Она вытащила какой-то мятый рецепт из потертой черной сумки.
— Во время приступа мне делают укол… Может, найдется у вас дома это лекарство, пан доктор?
Казик прочел рецепт и удивленно уставился на женщину.
— Здесь какая-то ошибка: я вовсе не врач.
— Разве вы не доктор Рутковский?
— Все верно, — сказал Казик, — но только доктор философии.
— Значит, не врач?
— Нет, — сказал Рутковский. — Я — писатель.
Старуху даже это легкое разочарование взволновало. Веки ее часто моргали, рот приоткрылся, и слышно было, как воздух со свистом входит и выходит при дыхании.
— Когда-то у меня снимала комнату женщина, — обессилев, произнесла старуха. — Так у нее муж тоже был писатель.
— Как его звали? — спросил Рутковский. — Я почти всех писателей знаю.
— Теперь уж не припомнишь. Да его, наверное, нет в живых, он ведь находился в гетто.
— А его жена?
— Она-то нет, — сказала старуха. — Она снимала комнату, потому как за ней ухаживал немецкий офицер.
— Любопытная история, — заметил Казик. — Но вам лучше отдохнуть, — добавил он. — Не выпьете глоток водки?
— Да, пожалуй.
Казик принес ликерную рюмку. Он направился было в кухню, но тут ему вспомнился мозаичный пол, хрустящий под ногами, и он предпочел принести из ванной стакан простой воды.
Женщина выпила воды, но одышка не прекращалась. Тело ее завалилось набок, руки безвольно свисали с подлокотников кресла.
— Как вы себя чувствуете?
— Видно, без укола не обойтись.
— Сейчас я позвоню своему врачу.
Доктор Богдан, врач театра, жил совсем неподалеку и машину свою обычно оставлял перед домом. Телефонный звонок поднял его с постели, но врач обещал подъехать и привезти лекарство, название которого Казик продиктовал ему по рецепту.
— Не сердитесь, что столько хлопот вам причинила, — оправдывалась женщина. — Всего две недели, как мы сюда въехали, откуда же мне было знать, что пан доктор вовсе и не врач… Кстати сказать, его тоже так называли: «пан доктор».
— Кого?
— Да писателя этого, который убил свою жену.
— Убил? — переспросил Казик. — Раньше вы об этом как-то не упомянули.
— Так ведь он запретил ей видеться с сыном.
— Ну знаете ли, это не одно и то же!
— А жиличка моя души не чаяла в своем ребенке, — пояснила старуха. — Только и слышишь бывало: «Сокровище мое, ясочка ненаглядная…» Нешто можно было так унижать ее?

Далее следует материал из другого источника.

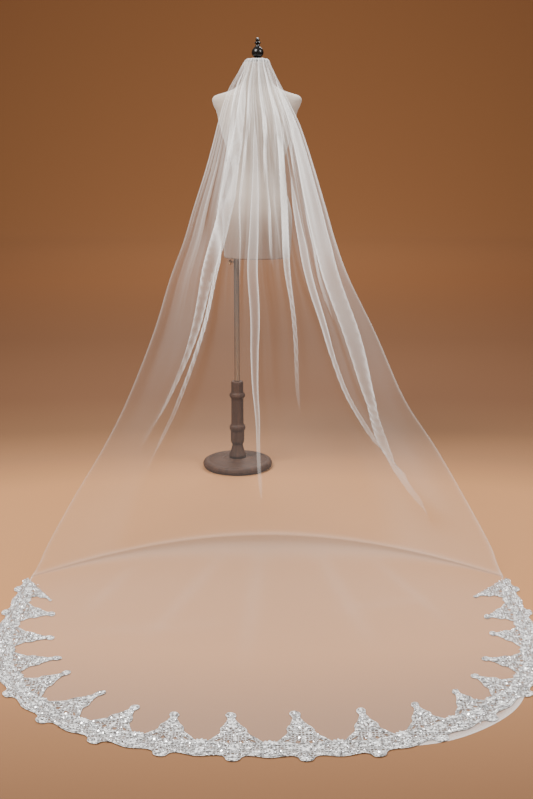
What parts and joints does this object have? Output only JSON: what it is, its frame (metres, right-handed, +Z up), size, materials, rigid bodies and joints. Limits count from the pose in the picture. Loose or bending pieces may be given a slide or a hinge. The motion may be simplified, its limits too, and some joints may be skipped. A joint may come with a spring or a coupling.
{
  "type": "bridal veil on a dress form",
  "caption": "Long sheer tulle veil with a scalloped floral lace hem, gathered at the neck of a limbless dress form on a turned stand, its train spread on the floor.",
  "frame": {"origin": "centre of the stand foot's underside, on the floor", "axes": "+Z up, the back of the form and the veil's train face -Y, +X to the right as seen from behind the form"},
  "size_m": [1.5096, 2.2966, 1.661],
  "materials": {
    "tulle": "sheer ivory net",
    "lace": "corded lace with a faint sparkle",
    "form_cover": "smooth cream jersey",
    "gloss_black": "gloss lacquer",
    "steel": "satin",
    "brass": "aged",
    "wood": "dark satin varnish"
  },
  "bodies": {
    "root": {"tulle_veil": "tulle", "veil_heading": "tulle", "lace_left": "lace", "lace_front": "lace", "lace_right": "lace", "torso": "form_cover", "neck_cap": "gloss_black", "finial": "gloss_black", "pole_socket": "steel", "stand_pole": "steel", "clamp_screw": "brass", "stand_column": "wood", "stand_foot": "wood"}
  },
  "joints": []
}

— Унизить человека — еще не значит убить его, — сказал Казик. — А сейчас отдохните, все эти разговоры вам только во вред.
— Для иного человека унижение хуже смерти, — продолжала женщина, словно и не слыша его замечания. — Жиличка моя уж на что раскрасавица была и гордячка, а раз как-то присела ко мне на постель да как заплачет. «Тетя Малгося, — говорит, — больше мне жить не для кого». Я давай ее утешать, да куда там! Ночью пошла она на сортировочную станцию — ей, вишь, втемяшилось, будто сыночек ее там, — и сама, по своей воле, села в вагон с еврейскими детишками… А ведь у нее документы все были выправлены, будто у чистокровной арийки, и врач-немец за ней ухаживал, в чине майора.
— Выходит, это не было для нее унижением — немецкими документами пользоваться? — раздраженно спросил Рутковский. — И из-за майора своего она ведь не умерла со стыда!
— Это другое дело, — отмахнулась женщина. — Майор ее изнасиловал.
— Вы вправду верите, будто женщину можно изнасиловать?
— А неужто вы думаете, будто нельзя? — удивленно спросила старуха.
— Разве что втроем против одной.
— Тут и один на один совладать можно, — сказала женщин а. — Вот если, к примеру, мужчина сильный, не хуже обезьяны. Да еще оплеуху закатит и одежду сорвет, как с моей жиличкой вышло!
— Вам необходимо отдохнуть, — сказал Рутковский.
— Думаете, мне было приятно, что немецкий майор шастает к моей жиличке, как к себе домой?
— Помолчите, пожалуйста! — одернул ее Рутковский. — Вам вредно так много говорить.
Однако старуха попросту не слышала его замечаний.
— А после мое отношение к нему изменилось, потому как и сам майор переменился. Видать, совестно ему стало. Придет, бывало, и даже мне руку целует, а уж жиличку-то мою все цветами задаривал да стихи ей читал… «Тетя Малгося, — говорит мне как-то жиличка, — теперь мне ничего не стоило бы выставить его подобру-поздорову… Но тогда я не смогу больше отправлять ему посылки».